----- SOURCE MATERIAL -----

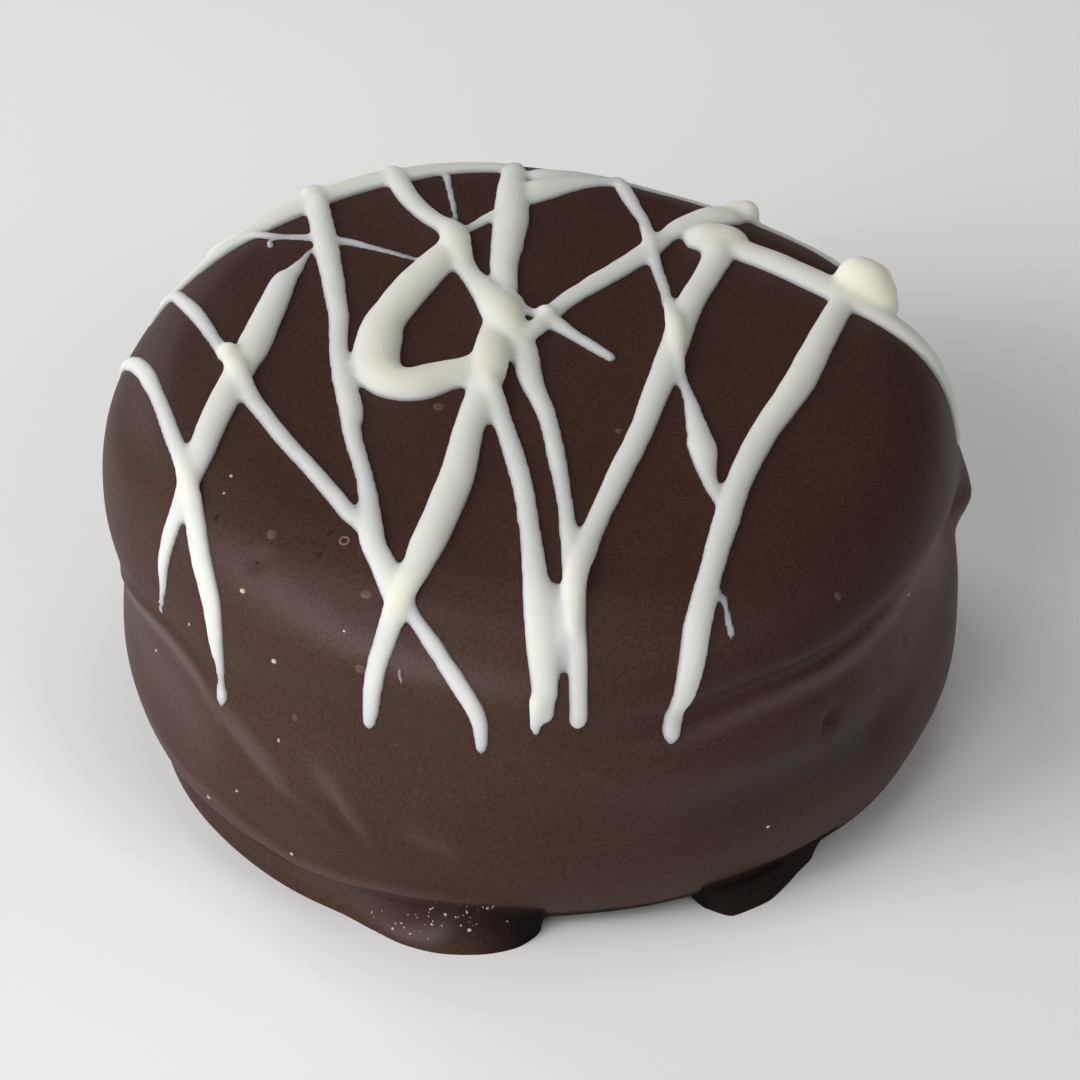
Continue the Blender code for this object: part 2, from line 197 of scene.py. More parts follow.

# Painted shade on the feet, where the coat's overhang shadows them: direction, share under the edge
# and at the floor
FOOT_SHADE_SHARES = (
    (0, 0.0, 0.0),
    (222, 0.0, 0.0),
    (238, 0.1, 0.0),
    (248, 0.15, 0.0),
    (254, 0.35, 0.0),
    (260, 0.8, 0.15),
    (264, 1.0, 0.6),
    (268, 1.0, 1.0),
    (292, 1.0, 1.0),
    (298, 1.0, 0.75),
    (312, 0.95, 0.85),
    (325, 0.6, 0.6),
    (340, 0.0, 0.0),
)
FOOT_SHADE_BELOW = 2.6

# Slow and quick waviness of the poured coat: size of the waves and how far they stand out
SLOW_WAVES = 11.0
SLOW_RISE = 0.12
QUICK_WAVES = 3.2
QUICK_RISE = 0.018

# Strands of the drizzle in the order they fell: u, v and width at each point of the route
STRANDS = {
    "back_rim_left": (
        (-27.0, 10.6, 1.1), (-25.2, 12.8, 1.5), (-22.7, 15.4, 2.1), (-20.2, 17.3, 2.6),
        (-17.4, 19.0, 2.7), (-14.6, 20.8, 2.7), (-11.7, 22.3, 2.6), (-9.0, 23.4, 2.4),
        (-6.0, 24.7, 2.0), (-1.5, 25.7, 1.8),
    ),
    "left_rim_film": (
        (-28.4, 7.4, 0.8), (-27.6, 9.4, 0.9), (-26.7, 11.2, 1.0), (-24.9, 13.4, 1.2),
    ),
    "back_rim_right": (
        (-1.3, 20.2, 1.4), (0.0, 21.5, 2.0), (1.6, 22.9, 2.0), (3.8, 24.6, 1.8), (6.6, 25.6, 1.5),
    ),
    "back_rim_film": ((-0.8, 24.4, 2.0), (1.0, 25.0, 2.0), (3.5, 25.8, 1.6), (6.5, 26.4, 1.0)),
    "back_wedge_film": ((-1.0, 22.0, 2.4), (0.6, 23.0, 2.4), (2.4, 24.0, 2.2), (4.8, 25.2, 1.6)),
    "back_edge_film": (
        (6.8, 26.0, 1.0), (9.3, 25.3, 0.9), (11.6, 24.7, 0.9), (13.6, 24.0, 1.1), (14.6, 23.4, 1.2),
    ),
    "right_edge_film": (
        (16.2, 22.4, 1.2), (17.6, 21.4, 1.1), (19.0, 20.2, 1.0), (20.8, 18.4, 1.0),
        (22.6, 15.8, 1.1),
    ),
    "back_thin": (
        (-23.8, 14.6, 0.5), (-21.5, 16.0, 0.8), (-17.9, 15.4, 0.9), (-13.8, 14.6, 1.1),
        (-10.4, 13.2, 0.8), (-8.0, 12.0, 0.6),
    ),
    "back_drip": ((-19.0, 15.3, 0.7), (-19.0, 13.9, 0.6)),
    "back_faint": ((-6.2, 23.6, 0.8), (-5.9, 20.8, 0.65), (-5.6, 18.2, 0.6), (-5.6, 16.0, 0.55)),
    "left_thick": (
        (-15.9, 13.7, 0.5), (-16.7, 12.0, 0.8), (-17.4, 10.7, 1.4), (-18.1, 9.5, 2.0),
        (-19.1, 4.8, 2.4), (-19.7, 0.8, 2.6), (-20.3, -2.0, 2.3), (-21.6, -7.3, 2.3),
        (-22.8, -11.8, 2.0), (-24.5, -15.0, 1.7), (-26.2, -16.5, 1.7), (-27.9, -17.5, 1.5),
        (-29.6, -18.6, 1.1), (-32.5, -19.5, 0.6),
    ),
    "left_thin": (
        (-34.0, 7.0, 0.6), (-31.6, 4.9, 1.0), (-28.8, 2.2, 1.4), (-26.9, -0.8, 1.5),
        (-25.8, -3.5, 1.3), (-25.0, -5.8, 1.3), (-24.0, -9.7, 1.4), (-23.4, -13.1, 1.5),
        (-23.6, -17.3, 1.8), (-24.7, -21.4, 2.1), (-25.9, -23.3, 2.1), (-27.4, -24.8, 1.9),
        (-28.8, -26.0, 1.4), (-29.7, -26.8, 1.1), (-30.1, -27.5, 1.7), (-30.4, -28.2, 2.1),
    ),
    "left_cross": (
        (-31.5, 15.5, 1.3), (-29.6, 13.4, 1.4), (-27.8, 11.6, 1.3), (-26.4, 10.3, 1.2),
        (-25.3, 8.0, 1.3), (-24.1, 5.6, 1.4), (-22.3, 1.9, 1.2), (-21.0, -0.3, 1.7),
        (-19.6, -3.9, 1.6), (-17.7, -7.9, 1.5), (-15.5, -13.1, 1.5), (-13.4, -18.4, 1.5),
        (-12.6, -19.7, 1.5), (-11.9, -21.3, 1.2),
    ),
    "long_back": (
        (-15.8, 22.6, 1.7), (-15.1, 17.4, 1.9), (-14.6, 11.6, 1.9), (-14.0, 5.2, 1.6),
        (-13.7, 0.8, 1.5), (-12.6, -5.8, 1.9), (-12.6, -8.8, 1.5), (-12.0, -15.2, 1.4),
        (-11.8, -21.2, 1.9), (-11.2, -23.3, 1.9), (-9.9, -26.3, 2.2), (-8.9, -27.8, 1.3),
        (-7.6, -29.7, 1.4), (-5.5, -33.5, 1.6), (-4.9, -35.5, 1.6), (-5.1, -38.4, 1.2),
    ),
    "loop": (
        (-5.3, 14.6, 2.2), (-6.5, 12.5, 2.9), (-8.2, 9.7, 3.2), (-9.6, 7.0, 3.2),
        (-10.7, 4.4, 3.2), (-11.0, 2.0, 3.4), (-11.0, -0.8, 3.6), (-10.1, -2.7, 4.0),
        (-8.4, -3.1, 4.1), (-6.7, -2.2, 3.7), (-4.6, -1.2, 3.2), (-3.2, 0.4, 2.3),
    ),
    "back_straight": (
        (-1.4, 26.5, 1.4), (-1.6, 23.3, 2.1), (-1.7, 18.0, 2.7), (-2.2, 11.6, 2.2),
        (-2.0, 7.8, 1.8),
    ),
    "back_link": ((-2.4, 18.6, 1.0), (-3.8, 17.1, 1.0), (-5.2, 15.6, 1.0)),
    "middle_thick": (
        (-2.6, 6.2, 1.4), (-2.9, 3.2, 2.4), (-3.3, -1.3, 2.8), (-3.9, -4.5, 2.4), (-4.8, -8.8, 2.3),
        (-5.6, -13.9, 2.6), (-6.9, -19.0, 2.7), (-7.7, -21.6, 2.7), (-8.4, -23.7, 2.4),
        (-9.5, -25.9, 2.1), (-10.8, -28.2, 1.9), (-12.7, -30.8, 1.9), (-14.9, -34.2, 1.7),
        (-16.0, -35.8, 1.2),
    ),
    "middle_back": (
        (-10.2, 23.8, 1.8), (-9.5, 22.1, 1.8), (-8.5, 19.5, 1.9), (-7.2, 17.4, 1.9),
        (-5.8, 15.9, 2.2), (-5.5, 13.7, 2.3), (-5.0, 11.6, 1.9), (-4.2, 9.9, 2.0),
        (-2.8, 7.3, 3.0), (-2.0, 4.2, 3.1), (-0.9, 1.6, 2.3), (-0.3, -2.4, 1.9),
        (0.8, -6.7, 1.5), (1.5, -12.0, 1.4), (2.0, -17.3, 1.3), (2.4, -22.7, 1.7),
        (2.6, -27.4, 1.5), (2.9, -31.6, 1.5), (3.2, -35.3, 1.5),
    ),
    "middle_front": (
        (-3.5, -2.2, 1.3), (-2.8, -5.4, 1.7), (-2.0, -8.8, 1.6), (-1.0, -14.3, 1.6),
        (-0.4, -20.1, 1.6), (-0.1, -24.0, 1.9), (0.2, -28.2, 2.2), (0.5, -31.8, 2.1),
        (0.4, -33.6, 1.9), (0.8, -35.2, 1.2),
    ),
    "front_tip": ((0.0, -32.5, 1.4), (-0.1, -34.8, 1.1), (-0.2, -36.4, 0.8)),
    "front_web": (
        (1.2, -24.0, 0.3), (1.3, -25.8, 1.0), (1.5, -27.8, 1.3), (1.7, -29.8, 0.8), (1.8, -31.2, 0.3),
    ),
    "faint_streak": ((-10.7, -30.9, 0.5), (-10.9, -31.9, 0.6), (-11.1, -32.8, 0.5)),
    "faint_dot": ((-11.4, -33.5, 0.6), (-11.5, -33.9, 0.6)),
    "small_streak": ((11.7, -22.9, 0.6), (12.1, -24.6, 0.7), (12.6, -26.3, 0.8)),
    "slant_back": (
        (0.4, 5.2, 2.4), (1.1, 6.2, 1.8), (2.2, 7.8, 1.7), (4.1, 10.1, 1.9), (6.3, 12.7, 2.0),
        (8.2, 15.2, 2.0), (9.7, 17.5, 1.7), (11.2, 19.4, 2.2), (13.2, 21.0, 2.9),
        (14.7, 21.9, 3.2), (15.8, 22.4, 2.6),
    ),
    "knot_arm": ((0.6, 5.4, 1.6), (0.2, 4.2, 1.6), (-0.4, 3.2, 1.6), (-1.3, 2.2, 1.6)),
    "stub": ((0.5, 5.4, 2.2), (1.6, 4.5, 1.6), (3.1, 3.0, 1.3), (4.5, 1.6, 1.2), (5.6, 0.4, 1.1)),
    "knot_link": ((-2.3, 8.6, 1.4), (-1.4, 7.2, 1.2), (-0.7, 6.2, 0.9), (0.3, 5.6, 1.4)),
    "right_long": (
        (13.4, 17.0, 3.2), (13.4, 15.6, 2.7), (13.2, 14.4, 2.4), (12.5, 12.3, 2.2),
        (10.7, 7.3, 2.2), (9.6, 2.4, 2.2), (8.5, -2.4, 2.1), (7.2, -7.1, 1.9),
        (5.5, -12.2, 1.9), (4.1, -16.9, 1.7), (3.1, -21.0, 1.8), (2.5, -24.0, 1.7),
        (2.4, -26.2, 1.3), (2.5, -28.4, 0.8),
    ),
    "right_blob": ((11.2, 16.2, 3.0), (12.6, 17.5, 4.0), (14.2, 17.6, 4.0), (15.8, 16.4, 3.0)),
    "right_thin": (
        (6.0, 26.3, 1.2), (6.9, 23.3, 1.4), (7.5, 21.2, 1.2), (8.2, 19.1, 1.1), (8.6, 14.8, 1.1),
        (9.2, 10.5, 1.0), (9.5, 7.6, 1.1), (9.7, 5.4, 1.4), (9.8, 3.0, 1.3), (9.9, 0.9, 1.0),
        (10.2, -1.4, 0.9), (10.7, -3.7, 1.1), (11.1, -7.5, 1.8), (11.2, -9.2, 2.2),
        (11.4, -12.6, 1.3), (12.3, -15.9, 1.0),
    ),
    "far_right": (
        (21.9, 10.2, 2.0), (21.3, 8.4, 2.1), (19.9, 4.1, 2.3), (18.5, -0.8, 2.5),
        (17.1, -4.2, 2.4), (15.6, -7.4, 2.2), (13.3, -12.8, 2.0), (12.1, -16.7, 2.0),
        (11.0, -21.2, 1.8), (10.3, -25.2, 2.0), (10.2, -27.4, 2.1), (10.3, -31.6, 1.9),
        (10.6, -35.2, 1.7),
    ),
    "right_rim": (
        (13.8, 17.0, 2.8), (16.6, 15.0, 2.9), (18.6, 13.4, 3.0), (21.8, 10.7, 3.0),
        (23.5, 9.4, 2.9), (26.0, 8.0, 3.0), (28.2, 6.7, 3.0), (30.4, 4.9, 2.5),
        (32.3, 2.7, 1.5), (33.2, 1.0, 0.8),
    ),
}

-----

*REQUEST*
Include the first line, the line containing "FOOT_SHADE_BELOW = 2.6", and every line between them, copied exactly from the material above; output no other line.

*ANSWER TO THE PROBLEM*
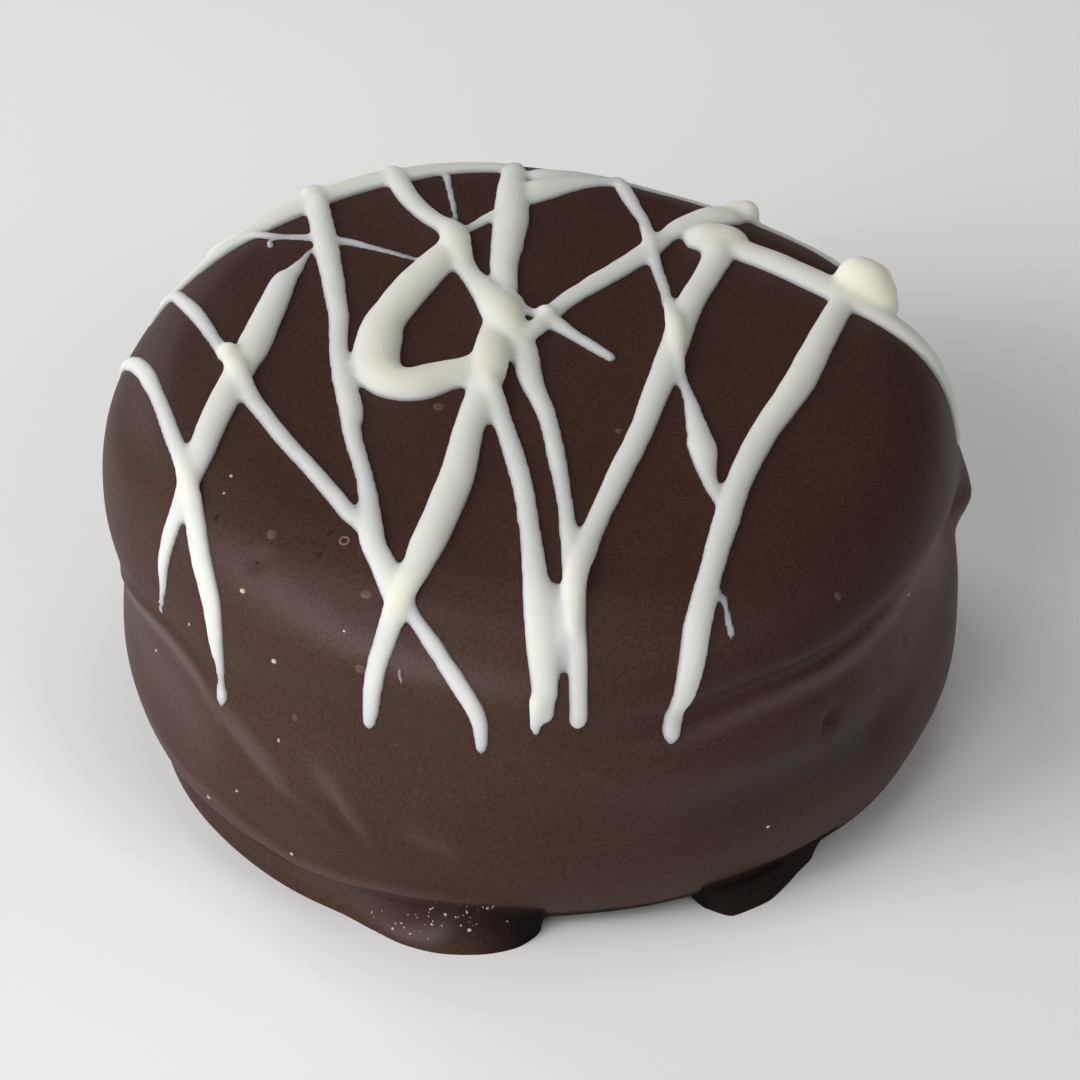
Continue the Blender code for this object: part 2, from line 197 of scene.py. More parts follow.

# Painted shade on the feet, where the coat's overhang shadows them: direction, share under the edge
# and at the floor
FOOT_SHADE_SHARES = (
    (0, 0.0, 0.0),
    (222, 0.0, 0.0),
    (238, 0.1, 0.0),
    (248, 0.15, 0.0),
    (254, 0.35, 0.0),
    (260, 0.8, 0.15),
    (264, 1.0, 0.6),
    (268, 1.0, 1.0),
    (292, 1.0, 1.0),
    (298, 1.0, 0.75),
    (312, 0.95, 0.85),
    (325, 0.6, 0.6),
    (340, 0.0, 0.0),
)
FOOT_SHADE_BELOW = 2.6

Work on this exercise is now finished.